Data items

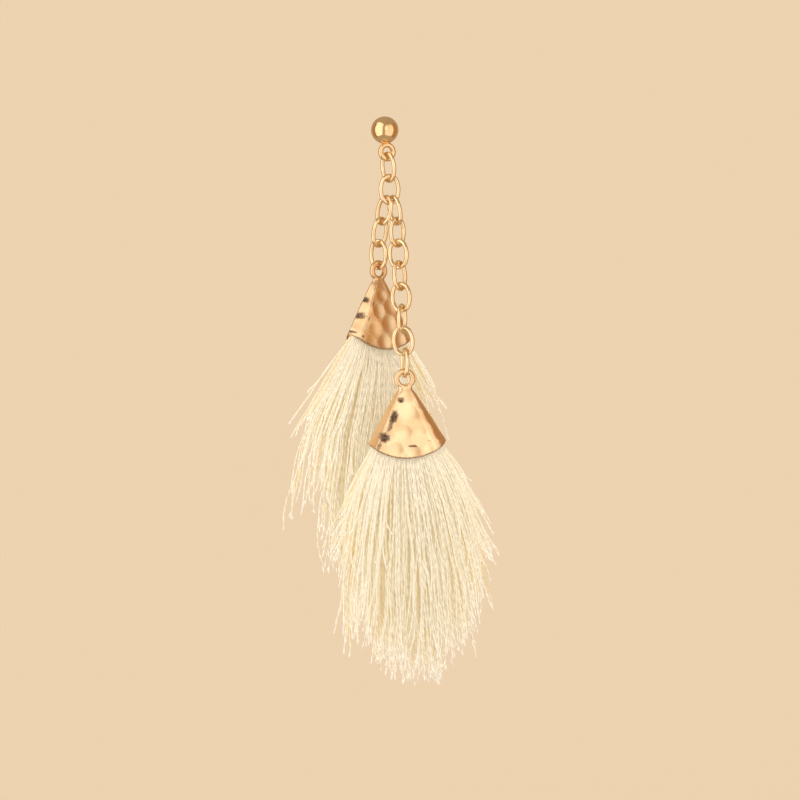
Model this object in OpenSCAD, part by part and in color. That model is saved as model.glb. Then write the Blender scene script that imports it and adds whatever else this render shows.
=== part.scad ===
// Drop earring: a ball stud, two oval-link chains of unequal length, and a
// fan-shaped hammered cap with a thread tassel at the end of each chain.
// The origin is on the post's axis, where the ball meets the ear lobe.
// The post runs along +Y, and the earring is seen from -Y.

/* [Stud] */
// Diameter of the ball
ball_d = 4; // [3:0.1:6]
// Diameter of the post that goes through the lobe
post_d = 0.8; // [0.6:0.05:1.1]
// Length of the post behind the lobe's face
post_len = 10; // [8:0.5:12]
// Outer diameter of the ring soldered under the ball
ring_d = 2.8; // [2.6:0.1:4]
// Wire diameter of that ring
ring_wire = 0.75; // [0.5:0.05:0.9]
// How far the ring sinks into the ball where it is soldered
ring_sink = 0.22; // [0.1:0.02:0.4]
// How far the ring sits to the side of the ball's centre
ring_side = 0.32; // [0:0.05:0.8]
// Twist of the ring about the vertical
ring_twist = 28; // [0:1:60]

/* [Chain] */
// Outer length of a link
link_len = 4.58; // [4.2:0.05:6]
// Outer width of a link
link_w = 3.34; // [3.2:0.05:4.2]
// Radius of a link's ends, to the middle of its wire
link_end_r = 1.2; // [1.1:0.02:1.3]
// Wire diameter of a link
link_wire = 0.62; // [0.5:0.02:0.7]
// Clearance between pieces that hang in each other
hang_gap = 0.08; // [0.06:0.01:0.12]
// Distance between the two chains on the link that carries both
chain_split = 0.78; // [0.74:0.02:0.86]

/* [Caps] */
// Distance from the eye's centre to the middle of the cap's mouth
cap_r = 11.5; // [10:0.1:16]
// Distance from the eye's centre to the start of the cap's neck
neck_r = 1.25; // [1.1:0.05:1.4]
// Half angle of the cap's fan
cap_angle = 32; // [28:0.5:38]
// Thickness of the cap at its mouth
cap_thick = 3.6; // [3.2:0.1:6]
// Thickness of the cap's neck, inside the eye's wire
neck_thick = 0.7; // [0.5:0.05:0.8]
// Wall of the cap
cap_wall = 0.55; // [0.4:0.05:0.8]
// Depth of the hammer dents
dent_depth = 0.16; // [0:0.02:0.25]
// Outer diameter of the cap's eye
eye_d = 3.1; // [2.9:0.1:4]
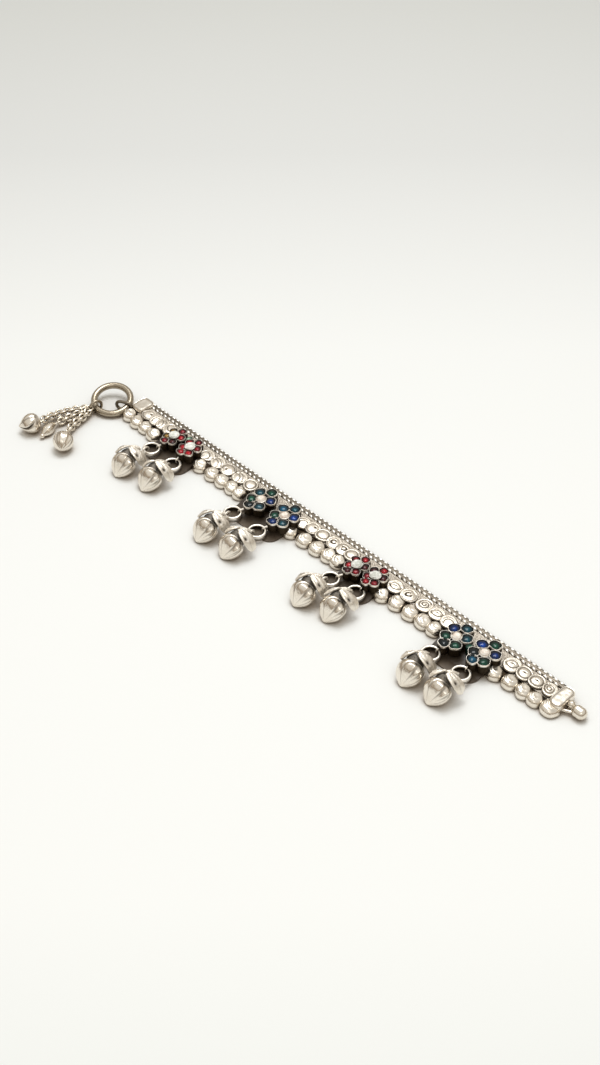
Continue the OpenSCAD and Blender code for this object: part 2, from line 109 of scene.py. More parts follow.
# %% A skin over a stack of rings
def skin(rings, deep=0.0, tint=(1, 1, 1)):
    """Points, faces, depth of shade and colour of a closed skin over rows of rings."""
    rings = np.asarray(rings, float)
    rows, around, _ = rings.shape
    points = np.vstack([rings.reshape(-1, 3), rings[0].mean(0), rings[-1].mean(0)])
    here = np.arange(around)
    after = (here + 1) % around
    faces = []
    for row in range(rows - 1):
        low, high = row * around, (row + 1) * around
        faces += np.stack([low + here, low + after, high + after, high + here], 1).tolist()
    first, last, top = rows * around, rows * around + 1, (rows - 1) * around
    faces += [[first, b, a] for a, b in zip(here.tolist(), after.tolist())]
    faces += [[last, top + a, top + b] for a, b in zip(here.tolist(), after.tolist())]
    shade = np.broadcast_to(deep, (rows, around))
    shade = np.concatenate([shade.ravel(), [shade[0].mean(), shade[-1].mean()]])
    colour = np.broadcast_to(tint, (rows, around, 3))
    colour = np.vstack([colour.reshape(-1, 3), colour[0].mean(0), colour[-1].mean(0)])
    return points, faces, shade, colour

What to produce
Reproduce exactly the lines from the beginning of the entries above up to and including the line that contains "seen from -Y.".

Response for this exercise
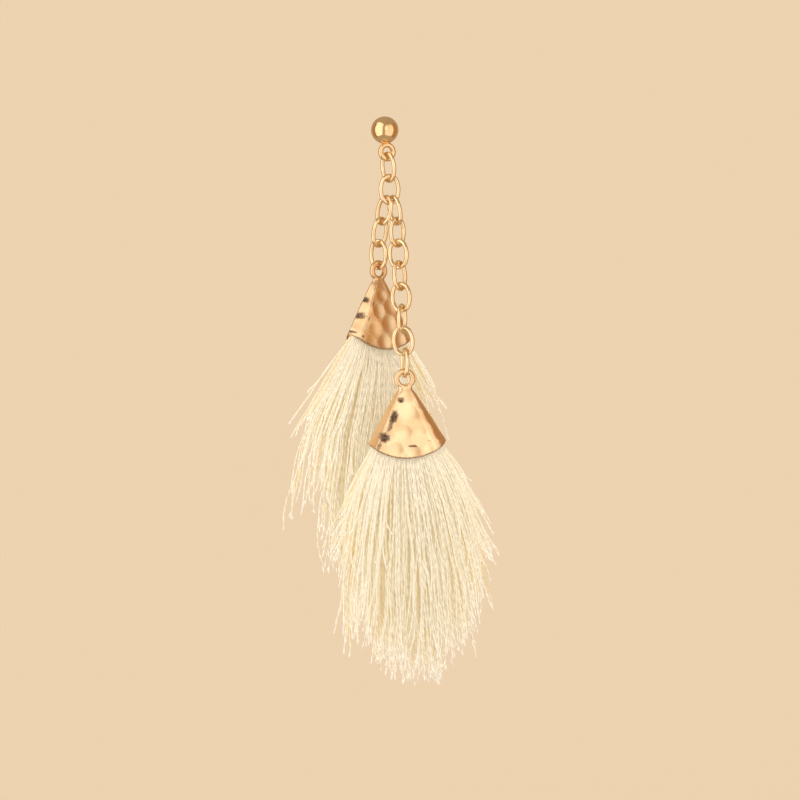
Model this object in OpenSCAD, part by part and in color. That model is saved as model.glb. Then write the Blender scene script that imports it and adds whatever else this render shows.
=== part.scad ===
// Drop earring: a ball stud, two oval-link chains of unequal length, and a
// fan-shaped hammered cap with a thread tassel at the end of each chain.
// The origin is on the post's axis, where the ball meets the ear lobe.
// The post runs along +Y, and the earring is seen from -Y.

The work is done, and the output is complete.